- [Data provided]
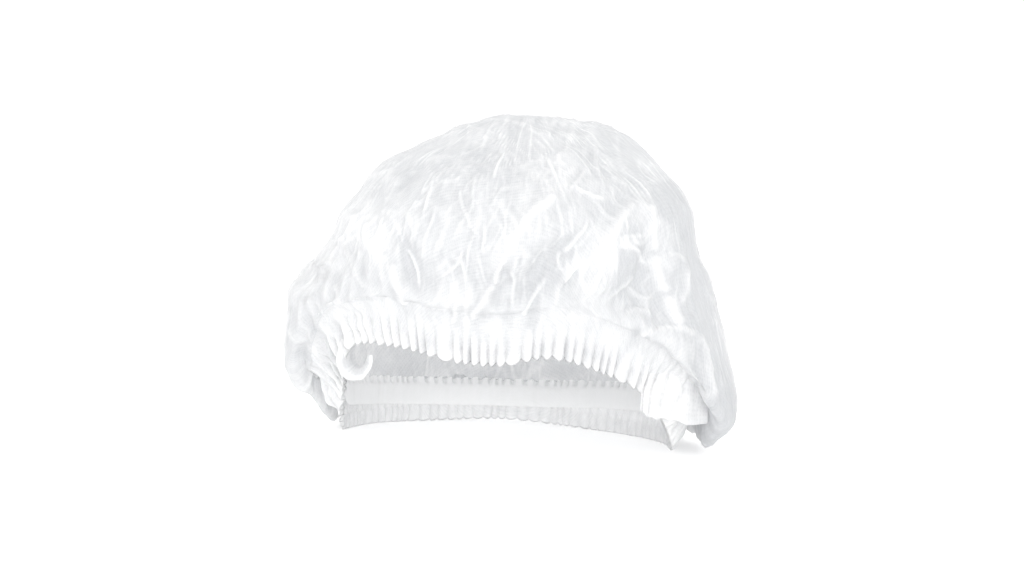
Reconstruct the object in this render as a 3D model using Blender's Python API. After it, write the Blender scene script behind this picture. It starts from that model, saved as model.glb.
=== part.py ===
"""Disposable hair cover cap: a puffed crown of thin nonwoven cloth, gathered into a pleated hem
with an elastic strip inside it, standing on the hem with its front edge raised.
Metres, +Z up, the front faces -Y, the origin is on the ground below the middle of the cap's box.
"""

import math
from collections import namedtuple

import bmesh
import bpy
from mathutils import Vector

# Sizes of the crown, measured from the middle of the head opening
CROWN_LEFT = 0.149
CROWN_RIGHT = 0.1455
CROWN_FRONT = 0.120
CROWN_BACK = 0.132
CAP_HEIGHT = 0.213
CROWN_WALL = 0.001
CROWN_SAG = 0.0115

# Sizes of the head opening, at the hem's lower edge
RIM_HALF_WIDTH = 0.112
RIM_HALF_DEPTH = 0.093
FRONT_LIFT = 0.064

# Sizes of the hem and of the elastic strip inside it
FRILL_HEIGHT = 0.018
STRIP_HEIGHT = 0.016
HEM_WALL = 0.0018
ELASTIC_WIDTH = 0.0145
STRIP_WALL = 0.001
PLEATS = 104
PLEAT_DEPTH = 0.0028
PLEAT_BUNCHING = 0.9

# Sizes of the sealed ends of the cloth, which show as a tab at each side of the opening
TAB_WALL = 0.0012
TAB_CURL = 0.008
TAB_PLEAT_DEPTH = 0.004
TAB_CLEARANCE = 0.0009
TAB_COLUMNS = 12
TAB_ROWS = 5

# How the pieces are set apart, and what is flattened by standing on a table
CLEARANCE = 0.0003
FLATTENED = 0.0006
CROWN_CENTRE_HEIGHT = 0.085

# The hem's lower edge, from the middle of the front round by the wearer's left, the viewer's right.
# side, depth: shares of RIM_HALF_WIDTH and RIM_HALF_DEPTH. lift: share of FRONT_LIFT.
# frill: share of FRILL_HEIGHT. splay: how far the hem leans outwards, from 0 upright to 1 flat.
# bunch: share of PLEAT_BUNCHING, the extra depth of the pleats where they crowd together.
# sag: share of CROWN_SAG, how far the crown sinks here beside the hem.
Station = namedtuple("Station", "side depth lift frill splay bunch sag")
RIM_STATIONS = [
    Station(-0.09, -0.94, 0.89, 1.00, 0.20, 0.0, 0.0),
    Station(0.20, -0.93, 0.98, 1.00, 0.20, 0.0, 0.0),
    Station(0.52, -0.83, 0.83, 1.00, 0.24, 0.1, 0.0),
    Station(0.75, -0.64, 0.60, 1.00, 0.30, 0.5, 0.2),
    Station(0.87, -0.40, 0.27, 1.00, 0.38, 1.0, 0.8),
    Station(0.93, -0.12, 0.00, 1.00, 0.20, 0.8, 1.0),
    Station(0.88, 0.32, 0.00, 1.00, 0.05, 0.3, 0.8),
    Station(0.63, 0.72, 0.00, 0.95, 0.00, 0.0, 0.2),
    Station(0.27, 0.95, 0.03, 0.65, 0.00, 0.0, 0.0),
    Station(-0.09, 1.00, 0.05, 0.50, 0.00, 0.0, 0.0),
    Station(-0.45, 0.90, 0.02, 0.60, 0.00, 0.0, 0.0),
    Station(-0.80, 0.60, 0.00, 0.75, 0.00, 0.1, 0.5),
    Station(-0.985, 0.10, 0.00, 0.90, 0.10, 0.6, 0.9),
    Station(-0.98, -0.20, 0.38, 1.00, 0.42, 1.0, 0.6),
    Station(-0.93, -0.46, 0.93, 1.00, 0.35, 1.0, 0.0),
    Station(-0.68, -0.72, 1.00, 1.00, 0.25, 0.2, 0.0),
    Station(-0.36, -0.88, 0.90, 1.00, 0.20, 0.0, 0.0),
]

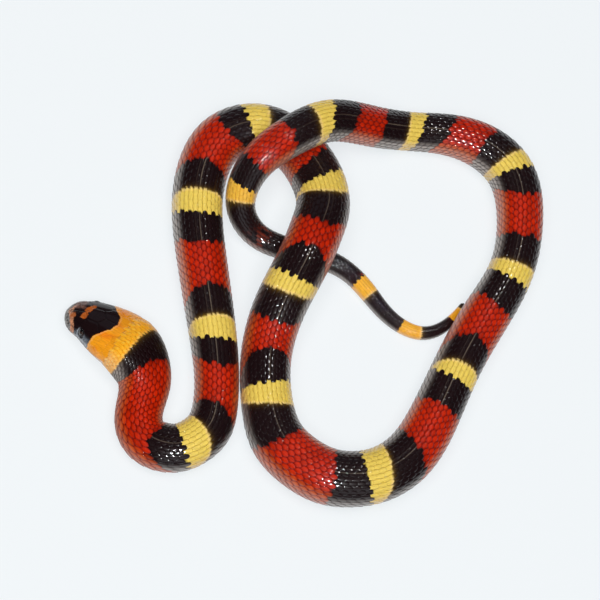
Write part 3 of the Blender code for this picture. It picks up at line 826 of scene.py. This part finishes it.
def build_belly(look, rng):
    """Wide belly plates, one to each row of scales, each lapping over the next."""
    along_steps = np.array([-0.25, 0.25, 0.7, 0.95, 1.08])
    across_steps = np.linspace(-1.0, 1.0, 21)
    a = np.repeat(along_steps[:, None], len(across_steps), axis=1)
    b = np.repeat(across_steps[None, :], len(along_steps), axis=0)
    lift = -0.20 * (1.0 - a) - 0.02 - 0.25 * np.abs(b) ** 6
    a_all, b_all, lift_all, faces = closed_plate(a, b, lift, 1.0, BELLY_THICK)
    first = math.ceil(np.interp(BELLY_FROM, BED_AT, ROW_COUNT))
    count = np.arange(first, math.floor(ROW_COUNT[-1]) - 1).astype(float)
    n = len(count)
    flat = np.ones((n, len(a_all)))
    where = row_distance(count[:, None] + a_all[None, :])
    around = 0.5 + b_all[None, :] * (0.5 - BELLY_SHARE + 0.02) * flat
    laid = lay(surface(where, np.where(around > 0.5, around - 1.0, around), lift_all[None, :] * flat))
    middle = row_distance(count + 0.4)[:, None] * flat
    chance = rng.random((n, 1, 4)) * flat[:, :, None]
    ringed = markings(where, middle, 0.0 * where, 0.0 * where, 0.0 * where, chance)
    colour = mixed(PALE, ringed, 0.45 * flat)
    corners, *rest = plate_faces(faces, len(a_all), n)
    thing = mesh_piece("belly_plates", laid.reshape(-1, 3), corners, *rest)
    bake = bake_patches(row_distance(count), 0.49 + 0.0 * count, a_all, b_all)
    lie = np.stack([where * MM, (30.0 + b_all[None, :] * 9.0) * MM * flat], axis=-1)
    dress(thing, look, colour, bake[corners], lie.reshape(-1, 2)[corners])
    return thing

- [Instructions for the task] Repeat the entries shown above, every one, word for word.

- [Exercise solution]
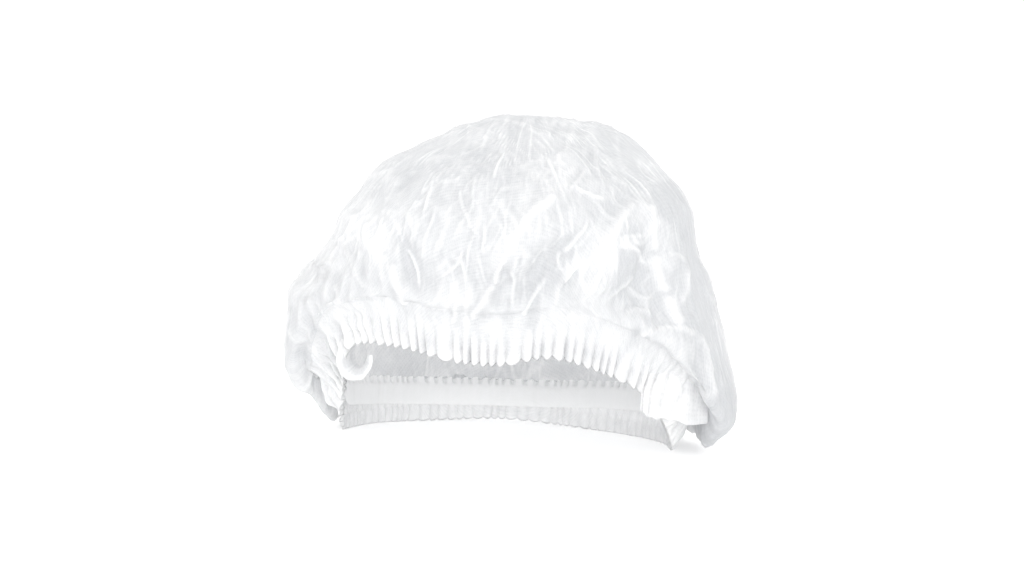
Reconstruct the object in this render as a 3D model using Blender's Python API. After it, write the Blender scene script behind this picture. It starts from that model, saved as model.glb.
=== part.py ===
"""Disposable hair cover cap: a puffed crown of thin nonwoven cloth, gathered into a pleated hem
with an elastic strip inside it, standing on the hem with its front edge raised.
Metres, +Z up, the front faces -Y, the origin is on the ground below the middle of the cap's box.
"""

import math
from collections import namedtuple

import bmesh
import bpy
from mathutils import Vector

# Sizes of the crown, measured from the middle of the head opening
CROWN_LEFT = 0.149
CROWN_RIGHT = 0.1455
CROWN_FRONT = 0.120
CROWN_BACK = 0.132
CAP_HEIGHT = 0.213
CROWN_WALL = 0.001
CROWN_SAG = 0.0115

# Sizes of the head opening, at the hem's lower edge
RIM_HALF_WIDTH = 0.112
RIM_HALF_DEPTH = 0.093
FRONT_LIFT = 0.064

# Sizes of the hem and of the elastic strip inside it
FRILL_HEIGHT = 0.018
STRIP_HEIGHT = 0.016
HEM_WALL = 0.0018
ELASTIC_WIDTH = 0.0145
STRIP_WALL = 0.001
PLEATS = 104
PLEAT_DEPTH = 0.0028
PLEAT_BUNCHING = 0.9

# Sizes of the sealed ends of the cloth, which show as a tab at each side of the opening
TAB_WALL = 0.0012
TAB_CURL = 0.008
TAB_PLEAT_DEPTH = 0.004
TAB_CLEARANCE = 0.0009
TAB_COLUMNS = 12
TAB_ROWS = 5

# How the pieces are set apart, and what is flattened by standing on a table
CLEARANCE = 0.0003
FLATTENED = 0.0006
CROWN_CENTRE_HEIGHT = 0.085

# The hem's lower edge, from the middle of the front round by the wearer's left, the viewer's right.
# side, depth: shares of RIM_HALF_WIDTH and RIM_HALF_DEPTH. lift: share of FRONT_LIFT.
# frill: share of FRILL_HEIGHT. splay: how far the hem leans outwards, from 0 upright to 1 flat.
# bunch: share of PLEAT_BUNCHING, the extra depth of the pleats where they crowd together.
# sag: share of CROWN_SAG, how far the crown sinks here beside the hem.
Station = namedtuple("Station", "side depth lift frill splay bunch sag")
RIM_STATIONS = [
    Station(-0.09, -0.94, 0.89, 1.00, 0.20, 0.0, 0.0),
    Station(0.20, -0.93, 0.98, 1.00, 0.20, 0.0, 0.0),
    Station(0.52, -0.83, 0.83, 1.00, 0.24, 0.1, 0.0),
    Station(0.75, -0.64, 0.60, 1.00, 0.30, 0.5, 0.2),
    Station(0.87, -0.40, 0.27, 1.00, 0.38, 1.0, 0.8),
    Station(0.93, -0.12, 0.00, 1.00, 0.20, 0.8, 1.0),
    Station(0.88, 0.32, 0.00, 1.00, 0.05, 0.3, 0.8),
    Station(0.63, 0.72, 0.00, 0.95, 0.00, 0.0, 0.2),
    Station(0.27, 0.95, 0.03, 0.65, 0.00, 0.0, 0.0),
    Station(-0.09, 1.00, 0.05, 0.50, 0.00, 0.0, 0.0),
    Station(-0.45, 0.90, 0.02, 0.60, 0.00, 0.0, 0.0),
    Station(-0.80, 0.60, 0.00, 0.75, 0.00, 0.1, 0.5),
    Station(-0.985, 0.10, 0.00, 0.90, 0.10, 0.6, 0.9),
    Station(-0.98, -0.20, 0.38, 1.00, 0.42, 1.0, 0.6),
    Station(-0.93, -0.46, 0.93, 1.00, 0.35, 1.0, 0.0),
    Station(-0.68, -0.72, 1.00, 1.00, 0.25, 0.2, 0.0),
    Station(-0.36, -0.88, 0.90, 1.00, 0.20, 0.0, 0.0),
]

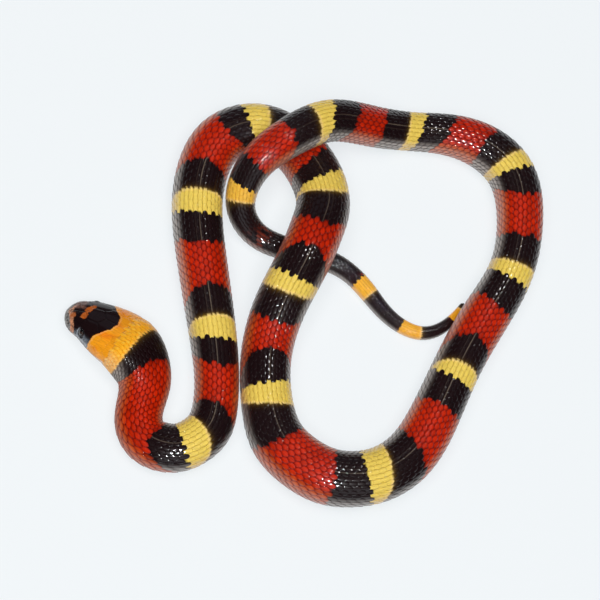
Write part 3 of the Blender code for this picture. It picks up at line 826 of scene.py. This part finishes it.
def build_belly(look, rng):
    """Wide belly plates, one to each row of scales, each lapping over the next."""
    along_steps = np.array([-0.25, 0.25, 0.7, 0.95, 1.08])
    across_steps = np.linspace(-1.0, 1.0, 21)
    a = np.repeat(along_steps[:, None], len(across_steps), axis=1)
    b = np.repeat(across_steps[None, :], len(along_steps), axis=0)
    lift = -0.20 * (1.0 - a) - 0.02 - 0.25 * np.abs(b) ** 6
    a_all, b_all, lift_all, faces = closed_plate(a, b, lift, 1.0, BELLY_THICK)
    first = math.ceil(np.interp(BELLY_FROM, BED_AT, ROW_COUNT))
    count = np.arange(first, math.floor(ROW_COUNT[-1]) - 1).astype(float)
    n = len(count)
    flat = np.ones((n, len(a_all)))
    where = row_distance(count[:, None] + a_all[None, :])
    around = 0.5 + b_all[None, :] * (0.5 - BELLY_SHARE + 0.02) * flat
    laid = lay(surface(where, np.where(around > 0.5, around - 1.0, around), lift_all[None, :] * flat))
    middle = row_distance(count + 0.4)[:, None] * flat
    chance = rng.random((n, 1, 4)) * flat[:, :, None]
    ringed = markings(where, middle, 0.0 * where, 0.0 * where, 0.0 * where, chance)
    colour = mixed(PALE, ringed, 0.45 * flat)
    corners, *rest = plate_faces(faces, len(a_all), n)
    thing = mesh_piece("belly_plates", laid.reshape(-1, 3), corners, *rest)
    bake = bake_patches(row_distance(count), 0.49 + 0.0 * count, a_all, b_all)
    lie = np.stack([where * MM, (30.0 + b_all[None, :] * 9.0) * MM * flat], axis=-1)
    dress(thing, look, colour, bake[corners], lie.reshape(-1, 2)[corners])
    return thing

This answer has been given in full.